I’ve considered my usage of web automation, and I’ve found some basic issues that affect my perspective for this sort of product. While there are hundreds of more specific and advanced uses cases, I’ve identified five common types of web automation:

  • Logging (save numbers/data to spreadsheet/documents)
  • Cross-posting (send a message from one service to another)
  • Archiving (copy bookmarks/tweets/files from one service to another storage solution)
  • Alerts (push notifications for something that happens elsewhere)
  • Home automation (WeMo, Nest, Withings, etc.)

I’ve realized that my particular work requirements, available hardware, and software taste rarely fall under the kind of scenario envisioned by IFTTT and Zapier.
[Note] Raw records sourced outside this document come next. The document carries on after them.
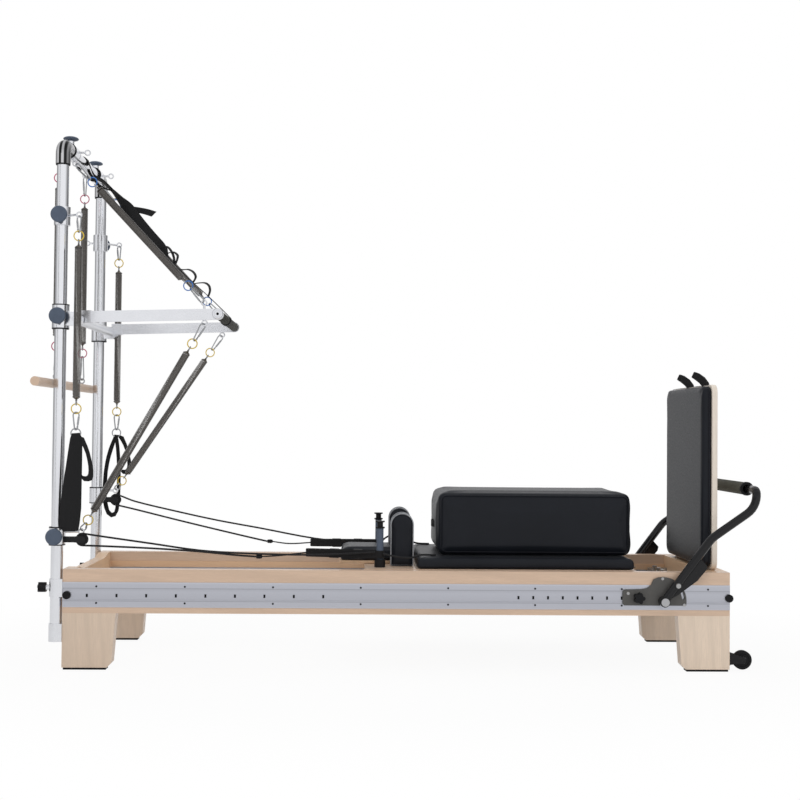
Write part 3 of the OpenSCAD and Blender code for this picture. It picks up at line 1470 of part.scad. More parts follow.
hand_strap_far();
pulley_ropes();
rope_loops();
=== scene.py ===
"""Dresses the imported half-tower reformer: timber, metal, upholstery, springs, ropes and a studio."""

import math

import bmesh
import bpy
from bpy.props import FloatProperty, FloatVectorProperty, IntProperty, PointerProperty
from mathutils import Matrix, Vector


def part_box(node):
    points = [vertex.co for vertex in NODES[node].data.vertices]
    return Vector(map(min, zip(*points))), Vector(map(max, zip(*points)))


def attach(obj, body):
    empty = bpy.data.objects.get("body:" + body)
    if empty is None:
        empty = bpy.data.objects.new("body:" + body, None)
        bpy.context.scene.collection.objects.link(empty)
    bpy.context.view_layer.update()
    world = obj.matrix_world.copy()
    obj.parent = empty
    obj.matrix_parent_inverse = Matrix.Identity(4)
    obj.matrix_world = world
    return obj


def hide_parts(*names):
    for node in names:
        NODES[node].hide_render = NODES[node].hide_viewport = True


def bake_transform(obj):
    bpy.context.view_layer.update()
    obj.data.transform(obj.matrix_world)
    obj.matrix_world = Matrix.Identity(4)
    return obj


bl_info = {
    "name": "Tower Reformer Dressing",
    "version": (1, 0, 0),
    "blender": (4, 5, 0),
    "location": "3D View > Sidebar > Reformer",
    "description": "Finishes and soft pieces for a pilates reformer with a spring tower",
    "category": "Object",
}

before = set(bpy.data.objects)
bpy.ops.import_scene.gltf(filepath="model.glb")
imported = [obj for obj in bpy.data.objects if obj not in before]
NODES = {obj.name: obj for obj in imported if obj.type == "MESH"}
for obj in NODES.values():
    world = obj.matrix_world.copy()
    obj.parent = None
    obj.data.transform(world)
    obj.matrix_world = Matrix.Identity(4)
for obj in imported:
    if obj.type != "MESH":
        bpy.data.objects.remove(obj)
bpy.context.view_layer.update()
BED = "bed_and_tower"
SIDES = (("near", -1), ("far", 1))
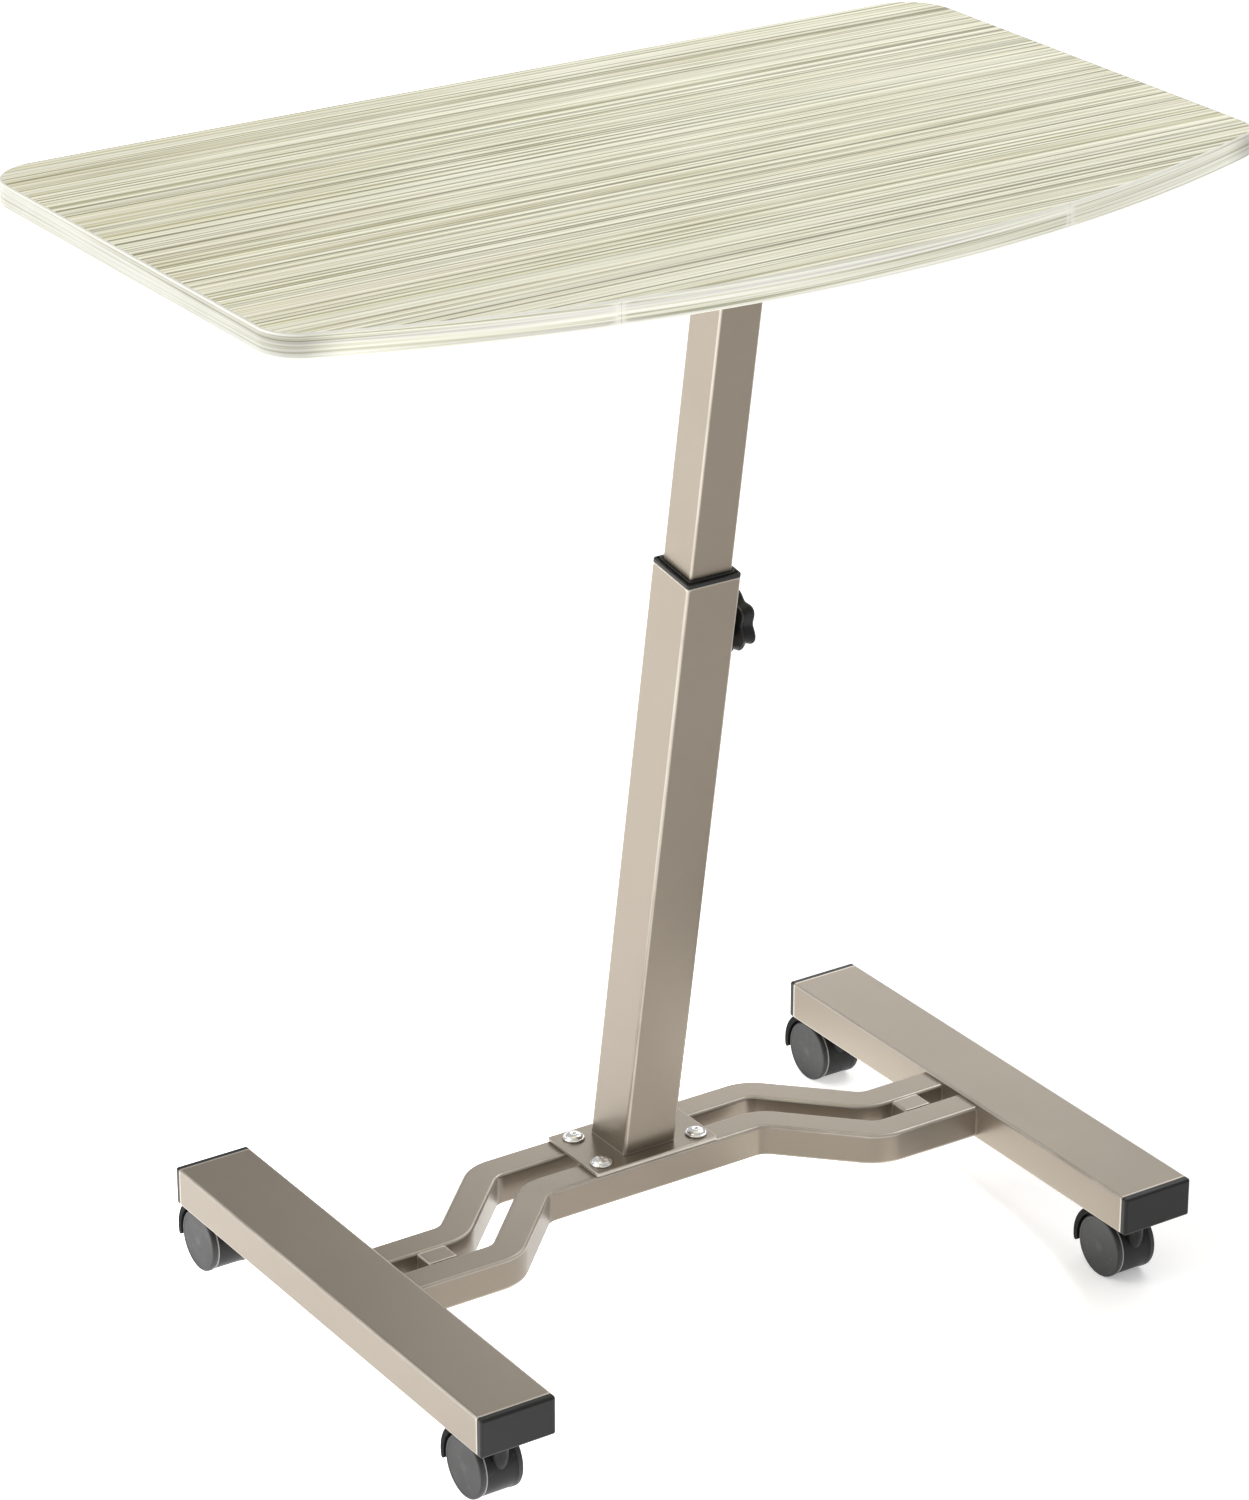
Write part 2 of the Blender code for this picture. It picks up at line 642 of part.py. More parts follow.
def mount_screw_places():
    return [
        Matrix.Translation((x * MOUNT_SCREW_X, MAST_HEAD.y + y * MOUNT_SCREW_Y, TOP_BOTTOM_Z))
        for x, y in CORNERS.values()
    ]


def make_top_mount():
    to_world = TOP_FRAME.matrix_world.inverted()
    outline = rounded_rectangle(MOUNT_SIZE_X, MOUNT_SIZE_Y, 0.010, 3)
    plate = prism([outline], MOUNT_BOTTOM_Z, MOUNT_BOTTOM_Z + MOUNT_THICKNESS)
    moved(plate, Matrix.Translation((0, MAST_HEAD.y, 0)))
    mount = add_part("top_mounting_plate", plate, "powder_coat", TOP_FRAME)
    mount.matrix_parent_inverse = to_world
    hole_radius = MOUNT_SCREW_RADIUS + 2 * GAP
    holes = [moved(cylinder(hole_radius, -0.006, 0.002, 12), place) for place in mount_screw_places()]
    boolean(mount, holes, "DIFFERENCE")
    for modifier in mount.modifiers:
        modifier.object.matrix_parent_inverse = to_world
    head_seat = -MOUNT_THICKNESS - 2 * GAP
    profile = [
        (0.0, MOUNT_SCREW_LENGTH - 0.002),
        (MOUNT_SCREW_RADIUS, MOUNT_SCREW_LENGTH - 0.005),
        (MOUNT_SCREW_RADIUS, head_seat),
        (0.0045, head_seat),
        (0.0036, head_seat - 0.002),
        (0.0, head_seat - 0.0026),
    ]
    for corner, place in zip(CORNERS, mount_screw_places()):
        screw = add_turned("top_screw_" + corner, profile, 12, "zinc_steel", TOP_FRAME)
        screw.matrix_parent_inverse = to_world
        screw.matrix_local = to_world @ place


def caster_y(end):
    """A stem's place along Y: the same distance in from either end of a leg."""
    return (LEG_BACK_Y + CAP_FACE - CASTER_INSET) if end > 0 else (LEG_FRONT_Y - CAP_FACE + CASTER_INSET)


def yz_prism(outline, half_width):
    """A (y, z) outline about the wheel's axle, extruded along X."""
    flat = prism([outline], -half_width, half_width)
    upright = Matrix(((0, 0, 1, 0), (1, 0, 0, 0), (0, 1, 0, 0), (0, 0, 0, 1)))
    return moved(flat, Matrix.Translation((0, CASTER_TRAIL, WHEEL_RADIUS)) @ upright)


def caster_body_mesh():
    """The web between the two wheels: a disc that is wider where it carries the fender."""
    carrier = FENDER_OUTER - 0.0006
    outline = arc((0, 0), carrier, FENDER_FROM + radians(2), FENDER_TO, 10)
    outline += arc((0, 0), WEB_RADIUS, FENDER_TO + radians(3), FENDER_FROM + 2 * pi - radians(1), 18)
    return yz_prism(outline, WEB_WIDTH / 2)


def make_casters():
    for corner, (side, end) in CORNERS.items():
        x, y = side * LEG_CENTRE_X, caster_y(end)
        frame = make_empty("caster_" + corner, Matrix.Translation((x, y, 0)))
        make_caster_housing(corner, frame)
        make_caster_stem(corner, frame)
        make_caster_wheels(corner, frame)


def make_caster_housing(corner, frame):
    body = add_part("caster_body_" + corner, smooth(caster_body_mesh(), 40), "black_plastic", frame)
    sector = arc((0, 0), FENDER_OUTER, FENDER_FROM, FENDER_TO, 11)
    sector += arc((0, 0), FENDER_INNER, FENDER_TO, FENDER_FROM, 11)
    fender = yz_prism(sector, WEB_WIDTH / 2 + GAP + WHEEL_WIDTH)
    boss = cylinder(STEM_BOSS_RADIUS, STEM_BOTTOM - 0.001, STEM_BOSS_TOP, 20)
    nose = cylinder(STEM_BOSS_RADIUS * 0.45, STEM_BOTTOM - 0.006, STEM_BOTTOM - 0.0005, 20, STEM_BOSS_RADIUS)
    boolean(body, [fender, boss, nose], "UNION")
    stem_bore = cylinder(STEM_RADIUS + GAP, STEM_BOTTOM - GAP, STEM_BOSS_TOP + 0.004, 16)
    across = Matrix.Translation((0, CASTER_TRAIL, WHEEL_RADIUS)) @ Matrix.Rotation(pi / 2, 4, "Y")
    axle_bore = moved(cylinder(AXLE_RADIUS + GAP, -0.02, 0.02, 16), across)
    boolean(body, [stem_bore, axle_bore], "DIFFERENCE")
    axle = moved(cylinder(AXLE_RADIUS, -AXLE_HALF, AXLE_HALF, 16), across)
    add_part("caster_axle_" + corner, smooth(axle), "zinc_steel", frame)


def make_caster_stem(corner, frame):
    collar_top = LEG_BOTTOM_Z - GAP
    profile = [
        (0.0, STEM_TOP),
        (STEM_RADIUS, STEM_TOP),
        (STEM_RADIUS, collar_top),
        (STEM_COLLAR_RADIUS, collar_top),
        (STEM_COLLAR_RADIUS, STEM_BOSS_TOP + GAP),
        (STEM_RADIUS, STEM_BOSS_TOP + GAP),
        (STEM_RADIUS, STEM_BOTTOM),
        (0.0, STEM_BOTTOM),
    ]
    add_turned("caster_stem_" + corner, profile, 16, "zinc_steel", frame)
    nut_low = LEG_BOTTOM_Z + WALL + GAP
    nut = cylinder(NUT_FLATS / sqrt(3), nut_low, nut_low + NUT_HEIGHT, 6)
    part = add_part("caster_nut_" + corner, nut, "zinc_steel", frame)
    hole = cylinder(STEM_RADIUS + GAP, nut_low - 0.002, nut_low + NUT_HEIGHT + 0.002, 16)
    boolean(part, [hole], "DIFFERENCE")


def make_caster_wheels(corner, frame):
    """Each wheel's profile has its inner face at height 0 and its closed outer face at the top."""
    bore_depth = AXLE_HALF - WEB_WIDTH / 2
    profile = [
        (0.0, WHEEL_WIDTH),
        (WHEEL_RADIUS - WHEEL_SHOULDER, WHEEL_WIDTH),
        (WHEEL_RADIUS - WHEEL_SHOULDER * 0.3, WHEEL_WIDTH - WHEEL_SHOULDER * 0.3),
        (WHEEL_RADIUS, WHEEL_WIDTH - WHEEL_SHOULDER),
        (WHEEL_RADIUS, 0.001),
        (WHEEL_RADIUS - 0.001, 0.0),
        (AXLE_RADIUS + GAP, 0.0),
        (AXLE_RADIUS + GAP, bore_depth),
        (0.0, bore_depth),
    ]
    for name, sign in (("left", -1), ("right", 1)):
        place = Matrix.Translation((sign * (WEB_WIDTH / 2 + GAP), CASTER_TRAIL, WHEEL_RADIUS))
        place = place @ Matrix.Rotation(sign * pi / 2, 4, "Y")
        wheel = add_turned(
            "wheel_" + corner + "_" + name, profile, 24, "wheel_plastic", frame, place
        )
        wheel.modifiers["turn"].use_smooth_shade = True


clear_scene()
PARTS = make_collection("overbed_table", False)
CUTTERS = make_collection("cutters", True)
MAST_MATRIX = Matrix.Translation(MAST_FOOT) @ Matrix.Rotation(MAST_LEAN, 4, "X")
BASE_FRAME = make_empty("base_frame", Matrix.Identity(4))
MAST_FRAME = make_empty("mast_axis", MAST_MATRIX)
SLIDE_FRAME = make_empty("height_slide", MAST_MATRIX)
TOP_FRAME = make_empty("top_on_mast", Matrix.Translation(MAST_HEAD))
bpy.context.view_layer.update()
make_legs()
make_end_caps()
make_crossbars()
make_spacers()
make_base_plate()
make_base_bolts()
make_mast()
make_collar()
make_inner_guide()
make_clamp()
make_tabletop()
make_top_mount()
make_casters()
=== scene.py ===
"""Visual model of an overbed table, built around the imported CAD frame.

Lengths are in metres in the row frame: +X along the crossbars, -Y towards the user, +Z up.
"""

import json
from math import atan2, cos, pi, radians, sin, sqrt

import bmesh
import bpy
from mathutils import Matrix, Vector


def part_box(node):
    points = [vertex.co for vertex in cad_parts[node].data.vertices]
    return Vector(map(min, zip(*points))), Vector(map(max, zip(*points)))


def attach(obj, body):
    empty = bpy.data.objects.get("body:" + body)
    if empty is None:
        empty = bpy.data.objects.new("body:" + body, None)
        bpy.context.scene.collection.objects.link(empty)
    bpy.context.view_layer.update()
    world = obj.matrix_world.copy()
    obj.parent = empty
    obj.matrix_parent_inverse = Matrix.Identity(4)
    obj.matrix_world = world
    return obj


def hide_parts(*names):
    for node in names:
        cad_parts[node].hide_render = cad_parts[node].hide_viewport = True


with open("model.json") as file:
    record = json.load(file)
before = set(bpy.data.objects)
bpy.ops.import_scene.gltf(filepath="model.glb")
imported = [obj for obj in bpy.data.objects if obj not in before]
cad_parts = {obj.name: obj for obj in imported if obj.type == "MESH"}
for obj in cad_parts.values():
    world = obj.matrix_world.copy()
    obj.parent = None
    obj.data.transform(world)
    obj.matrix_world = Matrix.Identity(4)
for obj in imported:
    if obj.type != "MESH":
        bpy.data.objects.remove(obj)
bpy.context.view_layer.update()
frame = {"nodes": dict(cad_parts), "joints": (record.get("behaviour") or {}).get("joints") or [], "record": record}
NODES = frame["nodes"]
JOINTS = {joint["name"]: joint for joint in frame["joints"]}
CORNERS = {"fl": (-1, -1), "fr": (1, -1), "bl": (-1, 1), "br": (1, 1)}
SIDES = {"left": -1, "right": 1}

# Sizes that a node's box doesn't give.
WALL = 0.0015
LEG_CORNER = 0.0018
BAR_CORNER = 0.0022
SPACER_CORNER = 0.002
BAR_BEND_RADIUS = 0.026
BAR_STEP_START_X = 0.1731
OUTER_CORNER = 0.0022
INNER_CORNER = 0.0018
OUTER_LENGTH = 0.4875
CLAMP_ALONG = 0.437
COLLAR_SLEEVE = 0.030
TOP_FRONT_RADIUS = 1.036
TOP_BACK_CORNER = 0.038
TOP_FRONT_CORNER = 0.030
BAND_THICKNESS = 0.002
BAND_ARRIS = 0.0014
BAND_SEAM_X = 0.18
EDGE_SUPPORT = 0.0012
BOLT_HEAD_SCALE = 1.12
INNER_TUBE_FOOT = 0.372
KNOB_RADIUS = 0.0232
KNOB_LOBES = 6
KNOB_LOBE_PHASE = radians(45)
KNOB_LOBE_DEPTH = 0.0048
WEB_HALF = 0.01275
BOSS_RADIUS = 0.0068
BOSS_BELOW_STEM_TOP = 0.0172
STEM_BORE_RADIUS = 0.0043
AXLE_BORE_RADIUS = 0.0033
HOOD_GAP = 0.0020
HOOD_FROM = radians(-14)
HOOD_TO = radians(118)

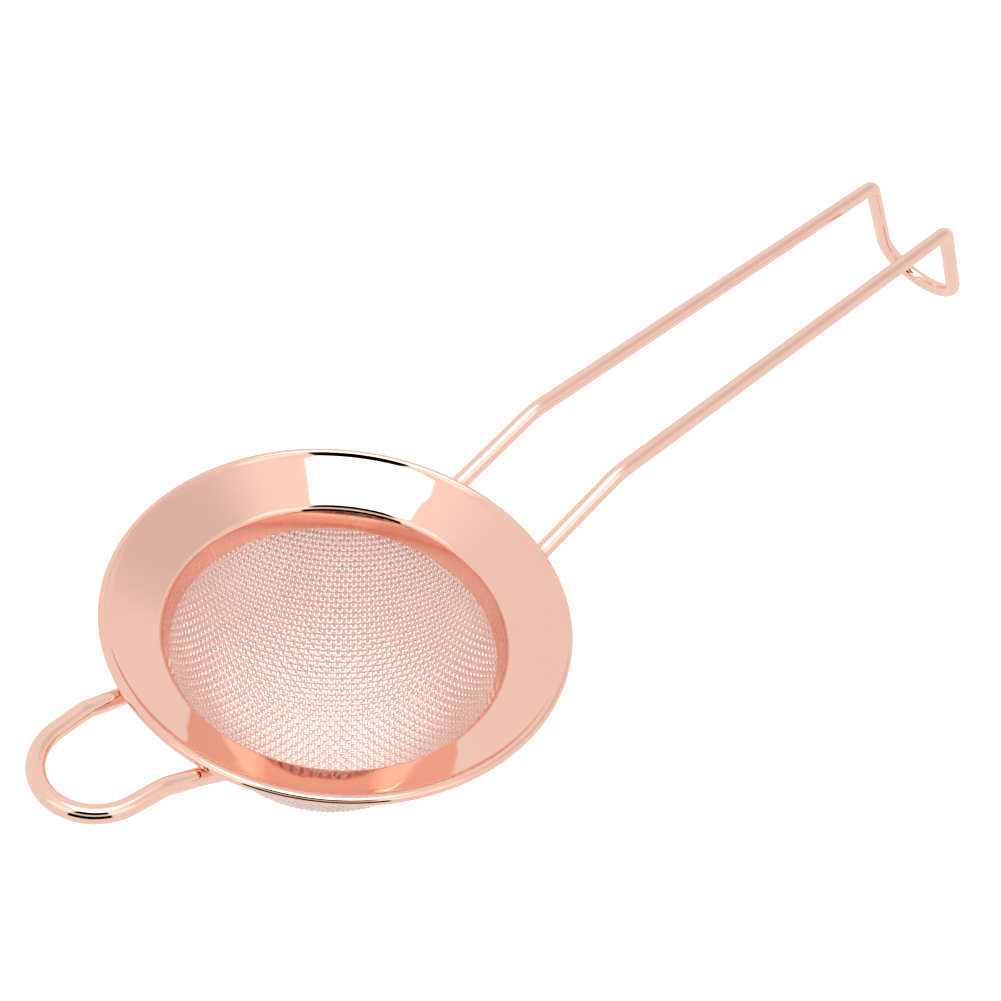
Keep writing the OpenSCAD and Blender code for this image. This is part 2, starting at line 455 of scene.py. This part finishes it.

  • I don’t own much home automation hardware. I only have a Withings Smart Body Analyzer and a Withings Home.
  • I don’t find archiving tweets, likes, faves, or other entities of content in different places useful anymore. Most of the services where I perform these interactions have search features. Pocket and Twitter have powerful search options to retrieve anything. I don’t want to clutter my Evernote account (and therefore search) with content that’s there “because you never know”.
  • I don’t cross-post to multiple services.
  • If I need to automate a web service, I typically want an immediate response and therefore rely on apps like Pythonista, Editorial, and Workflow – which also have ties to native apps on my devices.
  • I forget to browse or otherwise enjoy the data that I hoard in different places with web automation.

Furthermore, iOS 8 extensions have removed a huge obstacle that could be avoided, in the old days, with web automation. These days, it takes me two taps to send any webpage from any iOS 8 app to other services (via apps) that offer extensions. I struggle to find a reason to, say, automate my RSS service remotely when its iOS app has a share sheet. As I wrote in September, iOS 8 extensions have changed how I work because of the native functionality they bring to several parts of iOS that used to be isolated and slow.

I also believe that I’d use web automation more for the messaging type of tasks if IFTTT and Zapier were quicker. If I’m going to use a recipe to paste a message in Slack but then it won’t show up for five or more minutes, I might as well just open the Slack app and send the message myself. The same goes for other combinations of apps that I tried over the years: both IFTTT and Zapier seem to be built for an average delay of at least five minutes between the trigger and the action. Even if they’re often quicker than that, I can’t afford to let critical tasks depend on delays or, worse, errors.

Last, a note about Zapier. I’m a big fan of the service’s more advanced options and especially the email parser and ability to connect multiple accounts. I’m using Zapier to receive notifications for new Apple videos and press releases via Pushover, and it works well. I like how Zapier’s ingredients for actions offer more customization than IFTTT and many parts of its UI and creation flow make more sense than IFTTT. But there’s a big issue for me: there’s no way to trigger “zaps” natively on iOS like you can with the IFTTT app or Launch Center Pro’s excellent IFTTT channel. Yes, you can resort to workarounds such as sending emails from Drafts, but you only add more layers of possible failure to a system that’s already built on external integrations. For this reason, even if I wanted to offload some tasks to web automation, Zapier couldn’t be my only service – at least not until they provide better iOS support.

Maybe web automation isn’t really for me anymore. It’s a nice extra, and it’s cool to play around with recipes and see the potential of APIs working together, but I can’t depend on it. Local automation with iOS apps is usually faster and more powerful for me, and I’ve only found a couple of tasks that I want to automate remotely. Right now, besides notifications, I’m logging my Jawbone UP sleep data to Google Sheets (for charts that are actually useful) and I save some expenses to a spreadsheet. And that’s about it.

But I’m still wondering if my lack of imagination could be a problem, and if there could be tasks and workflows based on web automation that could work with the right mix of speed and reliability. Which is why I’ve asked about this today on Twitter – you can find all the replies I got below.

I’ll keep playing around with Zapier and IFTTT. In the meantime, we’ll always have Workflow.